A federal court entered final judgement against a Scotland-based trader that used false tweets to drive down the value of publicly-traded securities. In two instances, the defendant used fake twitter accounts to announce that regulatory agencies were investigating the firms. He then tried to buy the stocks on the resulting dips, although he waited too long to trade and did not profit. The SEC faults the defendant for causing significant market disruption, leading to trading halts.

The use of social media to disseminate false information is a big social issue, but such conduct has significant economic and legal consequences in the securities markets. Perhaps, the regulators (led by the SEC’s Cyber-Unit) should engage with social media platforms to determine how to regulate the third-party distribution of information about specific issuers.

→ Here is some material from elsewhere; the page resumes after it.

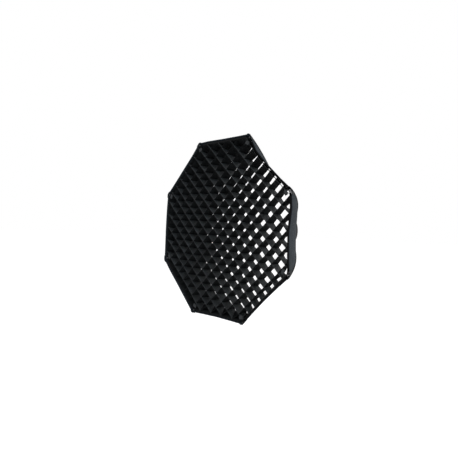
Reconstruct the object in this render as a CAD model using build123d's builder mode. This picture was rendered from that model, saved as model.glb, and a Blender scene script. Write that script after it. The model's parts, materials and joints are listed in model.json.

FINRA Posts Social Media and Digital Content Guidance

FINRA has published a Regulatory Notice that provides guidance on the content, recordkeeping, and supervision of certain digital communications.  FINRA clarifies that text and chat messages with clients must be retained as customer communications to the same extent as written or email communications.  FINRA also offers guidance on when broker-dealers adopt or become entangled when using hyperlinks and other third party content.  Sharing content through hyperlink will make a firm responsible for the third party content unless the third party site is dynamic, ongoing, and not influenced by the firm.  However, a firm may not use a link to a third party that the “firm knows or has reason to know contains false or misleading content.”  FINRA also offers guidance on the use of native advertising, mandating that such content disclose the firm’s name, any relationship, and whether mentioned products or services are offered by the firm.  FINRA will allow unsolicited third party opinions posted on social media sites (e.g. “likes” on Facebook) so long as a registered representative does not subsequently endorse the third party opinion.  FINRA makes clear that the guidance does not change prior rules and does not interpret SEC rules that apply to advisers.

OUR TAKE: Give FINRA credit for its ongoing regulatory guidance that reflects evolving social media and digital content.  The guidance on texts, chats and hyperlinks are fairly reasonable.  The challenge for compliance officers is to find emerging technologies and systems to capture the emerging content.